• _Supplied data_
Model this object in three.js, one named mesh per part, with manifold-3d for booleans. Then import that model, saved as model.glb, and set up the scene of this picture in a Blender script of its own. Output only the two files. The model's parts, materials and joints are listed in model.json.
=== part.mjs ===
* * *
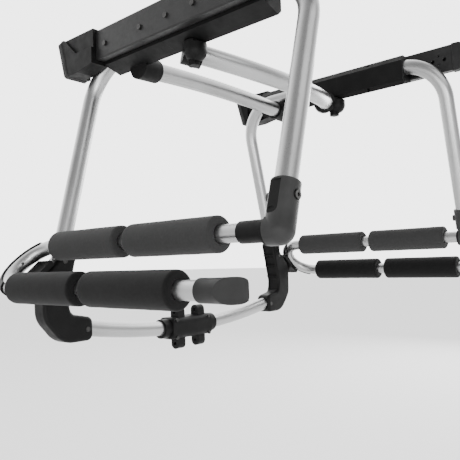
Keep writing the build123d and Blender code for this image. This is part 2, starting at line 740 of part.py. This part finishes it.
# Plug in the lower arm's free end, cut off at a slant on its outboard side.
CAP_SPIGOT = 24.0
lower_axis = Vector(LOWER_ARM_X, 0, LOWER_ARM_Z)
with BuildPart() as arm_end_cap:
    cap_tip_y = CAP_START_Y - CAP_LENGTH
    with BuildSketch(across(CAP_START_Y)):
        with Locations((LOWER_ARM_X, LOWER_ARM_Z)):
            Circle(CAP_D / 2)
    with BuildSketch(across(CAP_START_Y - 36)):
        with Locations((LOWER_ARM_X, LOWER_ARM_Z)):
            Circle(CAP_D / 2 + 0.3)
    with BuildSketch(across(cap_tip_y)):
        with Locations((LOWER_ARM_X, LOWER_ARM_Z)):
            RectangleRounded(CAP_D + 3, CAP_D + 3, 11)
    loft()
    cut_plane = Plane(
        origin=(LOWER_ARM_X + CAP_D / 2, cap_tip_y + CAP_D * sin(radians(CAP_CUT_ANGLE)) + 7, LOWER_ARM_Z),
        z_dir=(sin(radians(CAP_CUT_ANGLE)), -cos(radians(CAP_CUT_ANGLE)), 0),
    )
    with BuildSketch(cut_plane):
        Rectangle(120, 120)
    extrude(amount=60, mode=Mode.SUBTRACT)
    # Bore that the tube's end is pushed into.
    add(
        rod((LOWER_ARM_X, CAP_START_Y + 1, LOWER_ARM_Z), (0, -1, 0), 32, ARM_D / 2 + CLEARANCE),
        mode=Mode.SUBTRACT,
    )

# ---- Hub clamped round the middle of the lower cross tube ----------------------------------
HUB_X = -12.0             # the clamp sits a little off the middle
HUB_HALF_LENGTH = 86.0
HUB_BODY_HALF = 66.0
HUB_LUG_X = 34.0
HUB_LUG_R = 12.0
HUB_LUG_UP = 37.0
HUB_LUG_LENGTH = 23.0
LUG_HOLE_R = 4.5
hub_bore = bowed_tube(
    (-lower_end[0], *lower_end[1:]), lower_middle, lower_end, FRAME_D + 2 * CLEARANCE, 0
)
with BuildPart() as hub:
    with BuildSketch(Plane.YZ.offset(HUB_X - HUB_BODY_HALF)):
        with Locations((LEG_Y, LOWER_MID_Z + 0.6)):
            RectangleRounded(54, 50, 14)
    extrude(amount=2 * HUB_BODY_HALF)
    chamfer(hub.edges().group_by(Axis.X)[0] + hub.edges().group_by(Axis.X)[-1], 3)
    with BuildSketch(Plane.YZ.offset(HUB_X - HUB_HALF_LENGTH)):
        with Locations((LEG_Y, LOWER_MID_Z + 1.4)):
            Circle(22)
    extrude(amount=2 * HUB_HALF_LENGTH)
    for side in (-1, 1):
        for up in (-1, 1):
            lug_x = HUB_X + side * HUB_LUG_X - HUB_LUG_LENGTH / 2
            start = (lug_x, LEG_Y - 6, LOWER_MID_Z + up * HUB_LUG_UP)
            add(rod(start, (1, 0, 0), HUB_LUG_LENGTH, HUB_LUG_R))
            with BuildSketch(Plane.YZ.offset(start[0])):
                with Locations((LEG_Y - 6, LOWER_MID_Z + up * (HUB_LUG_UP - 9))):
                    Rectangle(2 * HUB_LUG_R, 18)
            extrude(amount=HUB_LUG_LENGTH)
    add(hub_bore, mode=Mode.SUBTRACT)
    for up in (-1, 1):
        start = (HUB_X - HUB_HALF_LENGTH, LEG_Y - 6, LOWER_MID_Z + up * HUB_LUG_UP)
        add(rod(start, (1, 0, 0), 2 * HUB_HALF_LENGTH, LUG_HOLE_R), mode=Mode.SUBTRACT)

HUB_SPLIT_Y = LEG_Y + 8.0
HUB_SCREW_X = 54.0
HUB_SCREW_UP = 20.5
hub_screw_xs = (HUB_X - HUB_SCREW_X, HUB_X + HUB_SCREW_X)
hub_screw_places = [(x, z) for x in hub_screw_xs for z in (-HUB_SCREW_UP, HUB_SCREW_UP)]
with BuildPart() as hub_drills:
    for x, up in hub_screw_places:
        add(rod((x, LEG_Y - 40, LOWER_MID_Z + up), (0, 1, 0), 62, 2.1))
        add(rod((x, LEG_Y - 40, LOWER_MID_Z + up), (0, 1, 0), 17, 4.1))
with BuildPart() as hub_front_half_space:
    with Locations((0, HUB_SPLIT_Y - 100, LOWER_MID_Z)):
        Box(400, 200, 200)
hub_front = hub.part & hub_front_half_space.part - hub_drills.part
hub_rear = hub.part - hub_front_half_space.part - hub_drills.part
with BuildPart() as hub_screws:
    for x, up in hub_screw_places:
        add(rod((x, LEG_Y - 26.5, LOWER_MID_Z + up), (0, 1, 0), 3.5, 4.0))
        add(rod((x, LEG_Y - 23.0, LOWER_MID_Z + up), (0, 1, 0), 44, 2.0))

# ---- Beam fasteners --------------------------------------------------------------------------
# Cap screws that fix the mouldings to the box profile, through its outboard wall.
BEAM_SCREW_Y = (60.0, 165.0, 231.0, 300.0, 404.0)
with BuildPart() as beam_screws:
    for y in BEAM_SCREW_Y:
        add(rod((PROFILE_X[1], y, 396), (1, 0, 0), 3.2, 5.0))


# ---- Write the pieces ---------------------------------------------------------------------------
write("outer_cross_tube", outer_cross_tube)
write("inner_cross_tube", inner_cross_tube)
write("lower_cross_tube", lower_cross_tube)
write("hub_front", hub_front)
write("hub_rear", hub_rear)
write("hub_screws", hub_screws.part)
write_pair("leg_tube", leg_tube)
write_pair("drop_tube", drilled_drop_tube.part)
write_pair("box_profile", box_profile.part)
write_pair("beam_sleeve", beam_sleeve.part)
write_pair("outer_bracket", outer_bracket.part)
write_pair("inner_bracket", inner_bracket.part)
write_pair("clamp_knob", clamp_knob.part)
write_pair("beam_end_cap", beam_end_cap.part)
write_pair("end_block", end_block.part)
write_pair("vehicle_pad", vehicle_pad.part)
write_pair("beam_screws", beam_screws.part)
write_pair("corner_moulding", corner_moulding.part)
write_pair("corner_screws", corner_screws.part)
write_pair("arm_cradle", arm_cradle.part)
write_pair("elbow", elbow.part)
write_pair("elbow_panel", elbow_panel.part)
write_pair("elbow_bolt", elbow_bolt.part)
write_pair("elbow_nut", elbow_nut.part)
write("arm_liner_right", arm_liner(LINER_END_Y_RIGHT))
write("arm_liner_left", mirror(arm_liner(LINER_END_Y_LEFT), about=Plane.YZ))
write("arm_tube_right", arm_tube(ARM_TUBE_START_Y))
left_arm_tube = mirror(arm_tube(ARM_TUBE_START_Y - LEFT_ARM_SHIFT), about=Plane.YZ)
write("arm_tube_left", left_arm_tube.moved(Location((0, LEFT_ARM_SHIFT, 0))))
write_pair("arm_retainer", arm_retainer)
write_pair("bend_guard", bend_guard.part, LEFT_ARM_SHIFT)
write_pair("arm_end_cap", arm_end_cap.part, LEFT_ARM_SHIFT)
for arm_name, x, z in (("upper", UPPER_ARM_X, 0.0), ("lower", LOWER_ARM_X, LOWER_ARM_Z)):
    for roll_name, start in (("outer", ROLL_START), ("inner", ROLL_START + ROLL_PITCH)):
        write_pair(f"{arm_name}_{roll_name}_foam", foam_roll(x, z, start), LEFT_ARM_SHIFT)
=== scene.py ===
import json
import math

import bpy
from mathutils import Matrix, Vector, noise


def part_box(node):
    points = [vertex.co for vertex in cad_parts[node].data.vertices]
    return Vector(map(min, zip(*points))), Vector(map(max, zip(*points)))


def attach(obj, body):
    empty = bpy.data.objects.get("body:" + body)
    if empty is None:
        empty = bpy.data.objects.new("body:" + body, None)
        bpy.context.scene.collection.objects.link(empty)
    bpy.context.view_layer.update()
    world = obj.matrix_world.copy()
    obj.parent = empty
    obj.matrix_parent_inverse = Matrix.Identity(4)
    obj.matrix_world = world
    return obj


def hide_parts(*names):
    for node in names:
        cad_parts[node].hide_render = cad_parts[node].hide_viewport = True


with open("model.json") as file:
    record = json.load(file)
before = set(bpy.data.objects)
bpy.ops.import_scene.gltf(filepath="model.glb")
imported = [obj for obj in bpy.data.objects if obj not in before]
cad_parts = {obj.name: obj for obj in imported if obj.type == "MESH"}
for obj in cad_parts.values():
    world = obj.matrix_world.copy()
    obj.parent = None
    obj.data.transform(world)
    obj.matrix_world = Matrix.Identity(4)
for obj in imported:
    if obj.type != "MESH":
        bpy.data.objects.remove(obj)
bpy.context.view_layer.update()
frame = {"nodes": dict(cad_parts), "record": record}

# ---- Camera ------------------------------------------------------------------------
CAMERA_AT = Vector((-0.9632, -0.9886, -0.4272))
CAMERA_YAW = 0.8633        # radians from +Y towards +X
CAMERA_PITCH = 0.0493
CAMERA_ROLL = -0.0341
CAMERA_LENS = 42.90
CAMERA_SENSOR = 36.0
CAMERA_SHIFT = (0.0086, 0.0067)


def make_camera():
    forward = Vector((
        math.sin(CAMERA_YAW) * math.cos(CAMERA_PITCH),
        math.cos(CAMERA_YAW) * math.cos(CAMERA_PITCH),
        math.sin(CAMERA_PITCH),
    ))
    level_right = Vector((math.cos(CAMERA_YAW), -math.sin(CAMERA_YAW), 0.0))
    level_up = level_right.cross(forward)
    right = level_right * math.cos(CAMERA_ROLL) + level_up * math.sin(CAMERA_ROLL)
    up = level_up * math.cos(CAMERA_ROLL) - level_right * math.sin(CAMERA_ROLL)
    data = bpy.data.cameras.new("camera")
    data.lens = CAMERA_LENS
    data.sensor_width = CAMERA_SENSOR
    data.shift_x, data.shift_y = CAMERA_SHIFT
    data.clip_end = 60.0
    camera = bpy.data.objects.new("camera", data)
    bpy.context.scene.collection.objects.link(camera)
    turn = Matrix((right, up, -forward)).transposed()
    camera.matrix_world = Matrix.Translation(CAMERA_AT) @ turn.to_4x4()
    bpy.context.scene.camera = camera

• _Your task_
Pick out the lines that have the word "Vector". Copy them all.

• _Reply_
lower_axis = Vector(LOWER_ARM_X, 0, LOWER_ARM_Z)
from mathutils import Matrix, Vector, noise
    return Vector(map(min, zip(*points))), Vector(map(max, zip(*points)))
CAMERA_AT = Vector((-0.9632, -0.9886, -0.4272))
    forward = Vector((
    level_right = Vector((math.cos(CAMERA_YAW), -math.sin(CAMERA_YAW), 0.0))